_Written problem:_
Write out the listing in full, matching it word for word.
— BEGIN Supplied records —
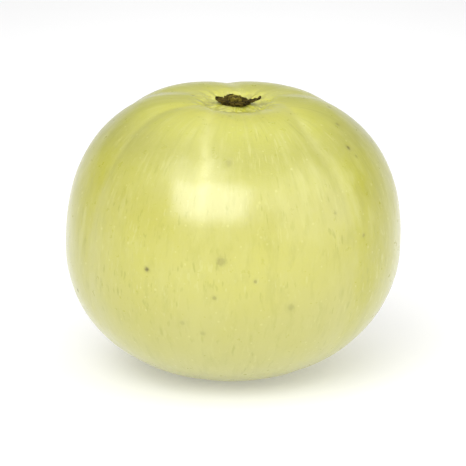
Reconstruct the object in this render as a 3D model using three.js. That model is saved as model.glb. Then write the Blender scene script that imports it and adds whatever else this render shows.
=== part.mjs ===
// Indian gooseberry (amla): one whole fruit and the dried end of its stalk.
// Millimetres, +Z up through the stalk end, origin under the middle of the fruit on the plane
// that it rests on. The front is -Y, and azimuths are turned from the front towards +X.
import * as THREE from "three";
import { mergeVertices } from "three/addons/utils/BufferGeometryUtils.js";

// The fruit's outline, a superellipse above its widest ring and another below it.
// An exponent of 2 gives an ellipse, and more gives fuller, squarer shoulders.
const FRUIT_WIDTH = 40;
const CROWN_RISE = 18.9;
const CROWN_FULLNESS = 2.41;
const BASE_DROP = 16.35;
const BASE_FULLNESS = 2.13;

// The flat spot at the blossom end, the axis's slight lean towards +X for each mm of height, and
// how far the crown is tipped over the same way for each mm across it.
const FOOT_RADIUS = 5;
const AXIS_LEAN = 0.02;
const CROWN_TIP = 0.034;

// Six shallow furrows run from the basin round the stalk to the blossom end, unevenly spaced.
// Nearing the axis each swirls a little, and a hooked one turns back close to it. On the crown
// each is the narrow bed of a broad valley between two lobes, and the back one is the deepest.
const FURROWS = [
  { azimuthDeg: -59, swirlDeg: -24, hookDeg: 30, valleyDepth: 0.12 },
  { azimuthDeg: -12, swirlDeg: -30, hookDeg: 0, valleyDepth: 0.2 },
  { azimuthDeg: 46.5, swirlDeg: -40, hookDeg: 200, valleyDepth: 0.12 },
  { azimuthDeg: 118, swirlDeg: -12, hookDeg: 40, valleyDepth: 0.12 },
  { azimuthDeg: 193, swirlDeg: -25, hookDeg: 0, valleyDepth: 0.28 },
  { azimuthDeg: 246, swirlDeg: 14, hookDeg: -40, valleyDepth: 0.14 },
];
const FURROW_SPREAD_DEG = 9;
const FURROW_DEPTH = 0.18;
const FURROW_SHARE_AT_FOOT = 0.3;
const VALLEY_SPREAD_DEG = 24;
const VALLEY_START_SHARE = 0.6;

// The basin round the stalk, and the stub that sits in a socket at its bottom.
const BASIN_DEPTH = 1.75;
const BASIN_RADIUS = 12;
const STUB_RADIUS = 2.8;
const STUB_ROOT_DEPTH = 0.7;
const STUB_RIM_RISE = 0.35;
const STUB_NUB_RISE = 0.75;
const STUB_NUB_RADIUS = 1.1;
const STUB_LOBES = 6;
const STUB_RAGGEDNESS = 0.14;
const GAP = 0.3;

// Mesh fineness.
const FRUIT_SEGMENTS = 72;
const RINGS_PER_HALF = 17;
const STUB_SEGMENTS = 30;

const fruitRadius = FRUIT_WIDTH / 2;
const socketRadius = STUB_RADIUS + GAP;

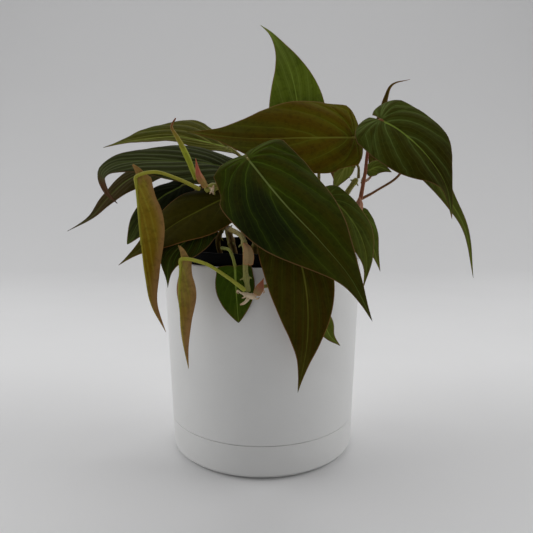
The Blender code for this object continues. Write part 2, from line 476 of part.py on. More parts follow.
def soil_top(x, y):
    """Loosely heaped potting mix: a low mound with clods."""
    h = SOIL_Z - 1.2 * (math.hypot(x, y) / 50) ** 2
    return h + .9 * math.sin(x * .31 + 1.7) * math.cos(y * .27 - .6) + .5 * math.sin(x * .71 - y * .55)


def potting_mix():
    sides, radii = 32, (12, 24, 35, 44, 50.4)
    verts = [(0, 0, soil_top(0, 0))]
    for r in radii:
        for k in range(sides):
            a = 2 * math.pi * (k + .5 * (radii.index(r) % 2)) / sides
            x, y = r * math.cos(a), r * math.sin(a)
            verts.append((x, y, soil_top(x, y)))
    faces = [(0, 1 + k, 1 + (k + 1) % sides) for k in range(sides)]
    for m in range(len(radii) - 1):
        a, b_ = 1 + m * sides, 1 + (m + 1) * sides
        for k in range(sides):
            n = (k + 1) % sides
            faces.append((a + k, b_ + k, b_ + n, a + n))
    a = 1 + (len(radii) - 1) * sides
    b_ = len(verts)
    for k in range(sides):
        ang = 2 * math.pi * (k + .5 * ((len(radii) - 1) % 2)) / sides
        verts.append((43.5 * math.cos(ang), 43.5 * math.sin(ang), 9.4))
    for k in range(sides):
        n = (k + 1) % sides
        faces.append((a + k, b_ + k, b_ + n, a + n))
    faces.append(tuple(b_ + k for k in range(sides))[::-1])
    add('potting_mix', verts, faces)


potting_mix()
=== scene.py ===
"""Looks for the potted heart-leaf philodendron: fine leaves, stems, planter
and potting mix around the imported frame.  The tables are in millimetres, the
planter's axis on x = y = 0, its underside on z = 0, -Y the front.
"""
import math

import bpy
import numpy as np
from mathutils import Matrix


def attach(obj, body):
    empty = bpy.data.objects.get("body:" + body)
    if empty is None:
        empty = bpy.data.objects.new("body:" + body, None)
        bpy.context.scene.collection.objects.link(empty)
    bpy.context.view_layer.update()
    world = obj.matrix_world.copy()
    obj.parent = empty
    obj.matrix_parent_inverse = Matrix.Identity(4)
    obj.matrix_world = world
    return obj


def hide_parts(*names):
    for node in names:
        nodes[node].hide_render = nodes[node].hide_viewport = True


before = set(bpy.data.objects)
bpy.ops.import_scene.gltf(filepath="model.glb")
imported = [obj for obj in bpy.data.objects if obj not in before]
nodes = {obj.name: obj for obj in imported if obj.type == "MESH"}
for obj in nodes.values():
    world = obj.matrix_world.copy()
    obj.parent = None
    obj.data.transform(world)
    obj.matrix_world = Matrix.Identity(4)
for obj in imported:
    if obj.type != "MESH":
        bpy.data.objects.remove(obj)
bpy.context.view_layer.update()
scene = bpy.context.scene
MM = 0.001

# planter
RIM_R, RIM_Z = 58.0, 114.0
SEAM_R, SEAM_Z = 54.8, 19.0
FOOT_R = 54.2
WALL = 2.8
SOIL_Z = 106.0


def lin(c, gain=1.0):
    """8-bit display colour to linear, scaled by gain."""
    return tuple(min(1.0, gain * ((v / 255) / 12.92 if v / 255 <= .04045 else ((v / 255 + .055) / 1.055) ** 2.4)) for v in c)


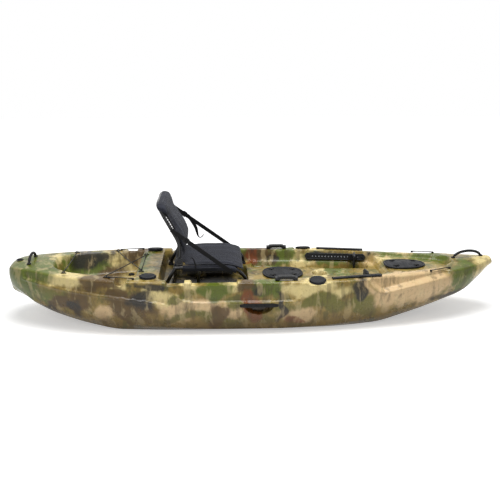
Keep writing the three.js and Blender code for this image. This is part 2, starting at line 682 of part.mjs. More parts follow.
— END Supplied records —
_Answer to this exercise:_
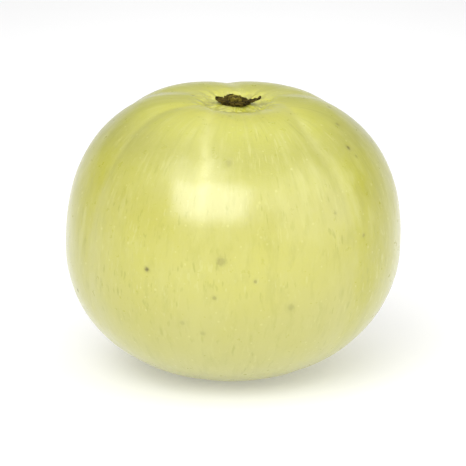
Reconstruct the object in this render as a 3D model using three.js. That model is saved as model.glb. Then write the Blender scene script that imports it and adds whatever else this render shows.
=== part.mjs ===
// Indian gooseberry (amla): one whole fruit and the dried end of its stalk.
// Millimetres, +Z up through the stalk end, origin under the middle of the fruit on the plane
// that it rests on. The front is -Y, and azimuths are turned from the front towards +X.
import * as THREE from "three";
import { mergeVertices } from "three/addons/utils/BufferGeometryUtils.js";

// The fruit's outline, a superellipse above its widest ring and another below it.
// An exponent of 2 gives an ellipse, and more gives fuller, squarer shoulders.
const FRUIT_WIDTH = 40;
const CROWN_RISE = 18.9;
const CROWN_FULLNESS = 2.41;
const BASE_DROP = 16.35;
const BASE_FULLNESS = 2.13;

// The flat spot at the blossom end, the axis's slight lean towards +X for each mm of height, and
// how far the crown is tipped over the same way for each mm across it.
const FOOT_RADIUS = 5;
const AXIS_LEAN = 0.02;
const CROWN_TIP = 0.034;

// Six shallow furrows run from the basin round the stalk to the blossom end, unevenly spaced.
// Nearing the axis each swirls a little, and a hooked one turns back close to it. On the crown
// each is the narrow bed of a broad valley between two lobes, and the back one is the deepest.
const FURROWS = [
  { azimuthDeg: -59, swirlDeg: -24, hookDeg: 30, valleyDepth: 0.12 },
  { azimuthDeg: -12, swirlDeg: -30, hookDeg: 0, valleyDepth: 0.2 },
  { azimuthDeg: 46.5, swirlDeg: -40, hookDeg: 200, valleyDepth: 0.12 },
  { azimuthDeg: 118, swirlDeg: -12, hookDeg: 40, valleyDepth: 0.12 },
  { azimuthDeg: 193, swirlDeg: -25, hookDeg: 0, valleyDepth: 0.28 },
  { azimuthDeg: 246, swirlDeg: 14, hookDeg: -40, valleyDepth: 0.14 },
];
const FURROW_SPREAD_DEG = 9;
const FURROW_DEPTH = 0.18;
const FURROW_SHARE_AT_FOOT = 0.3;
const VALLEY_SPREAD_DEG = 24;
const VALLEY_START_SHARE = 0.6;

// The basin round the stalk, and the stub that sits in a socket at its bottom.
const BASIN_DEPTH = 1.75;
const BASIN_RADIUS = 12;
const STUB_RADIUS = 2.8;
const STUB_ROOT_DEPTH = 0.7;
const STUB_RIM_RISE = 0.35;
const STUB_NUB_RISE = 0.75;
const STUB_NUB_RADIUS = 1.1;
const STUB_LOBES = 6;
const STUB_RAGGEDNESS = 0.14;
const GAP = 0.3;

// Mesh fineness.
const FRUIT_SEGMENTS = 72;
const RINGS_PER_HALF = 17;
const STUB_SEGMENTS = 30;

const fruitRadius = FRUIT_WIDTH / 2;
const socketRadius = STUB_RADIUS + GAP;

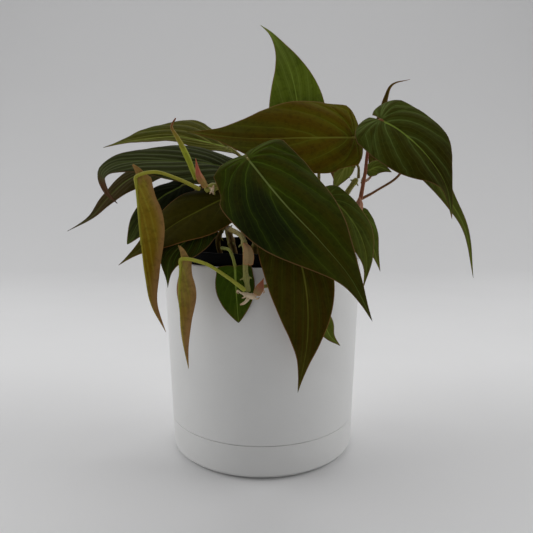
The Blender code for this object continues. Write part 2, from line 476 of part.py on. More parts follow.
def soil_top(x, y):
    """Loosely heaped potting mix: a low mound with clods."""
    h = SOIL_Z - 1.2 * (math.hypot(x, y) / 50) ** 2
    return h + .9 * math.sin(x * .31 + 1.7) * math.cos(y * .27 - .6) + .5 * math.sin(x * .71 - y * .55)


def potting_mix():
    sides, radii = 32, (12, 24, 35, 44, 50.4)
    verts = [(0, 0, soil_top(0, 0))]
    for r in radii:
        for k in range(sides):
            a = 2 * math.pi * (k + .5 * (radii.index(r) % 2)) / sides
            x, y = r * math.cos(a), r * math.sin(a)
            verts.append((x, y, soil_top(x, y)))
    faces = [(0, 1 + k, 1 + (k + 1) % sides) for k in range(sides)]
    for m in range(len(radii) - 1):
        a, b_ = 1 + m * sides, 1 + (m + 1) * sides
        for k in range(sides):
            n = (k + 1) % sides
            faces.append((a + k, b_ + k, b_ + n, a + n))
    a = 1 + (len(radii) - 1) * sides
    b_ = len(verts)
    for k in range(sides):
        ang = 2 * math.pi * (k + .5 * ((len(radii) - 1) % 2)) / sides
        verts.append((43.5 * math.cos(ang), 43.5 * math.sin(ang), 9.4))
    for k in range(sides):
        n = (k + 1) % sides
        faces.append((a + k, b_ + k, b_ + n, a + n))
    faces.append(tuple(b_ + k for k in range(sides))[::-1])
    add('potting_mix', verts, faces)


potting_mix()
=== scene.py ===
"""Looks for the potted heart-leaf philodendron: fine leaves, stems, planter
and potting mix around the imported frame.  The tables are in millimetres, the
planter's axis on x = y = 0, its underside on z = 0, -Y the front.
"""
import math

import bpy
import numpy as np
from mathutils import Matrix


def attach(obj, body):
    empty = bpy.data.objects.get("body:" + body)
    if empty is None:
        empty = bpy.data.objects.new("body:" + body, None)
        bpy.context.scene.collection.objects.link(empty)
    bpy.context.view_layer.update()
    world = obj.matrix_world.copy()
    obj.parent = empty
    obj.matrix_parent_inverse = Matrix.Identity(4)
    obj.matrix_world = world
    return obj


def hide_parts(*names):
    for node in names:
        nodes[node].hide_render = nodes[node].hide_viewport = True


before = set(bpy.data.objects)
bpy.ops.import_scene.gltf(filepath="model.glb")
imported = [obj for obj in bpy.data.objects if obj not in before]
nodes = {obj.name: obj for obj in imported if obj.type == "MESH"}
for obj in nodes.values():
    world = obj.matrix_world.copy()
    obj.parent = None
    obj.data.transform(world)
    obj.matrix_world = Matrix.Identity(4)
for obj in imported:
    if obj.type != "MESH":
        bpy.data.objects.remove(obj)
bpy.context.view_layer.update()
scene = bpy.context.scene
MM = 0.001

# planter
RIM_R, RIM_Z = 58.0, 114.0
SEAM_R, SEAM_Z = 54.8, 19.0
FOOT_R = 54.2
WALL = 2.8
SOIL_Z = 106.0


def lin(c, gain=1.0):
    """8-bit display colour to linear, scaled by gain."""
    return tuple(min(1.0, gain * ((v / 255) / 12.92 if v / 255 <= .04045 else ((v / 255 + .055) / 1.055) ** 2.4)) for v in c)


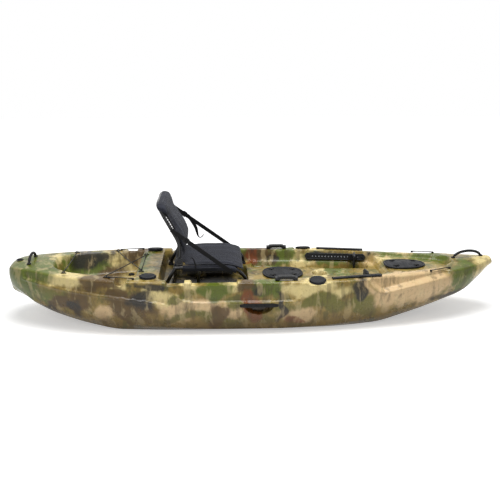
Keep writing the three.js and Blender code for this image. This is part 2, starting at line 682 of part.mjs. More parts follow.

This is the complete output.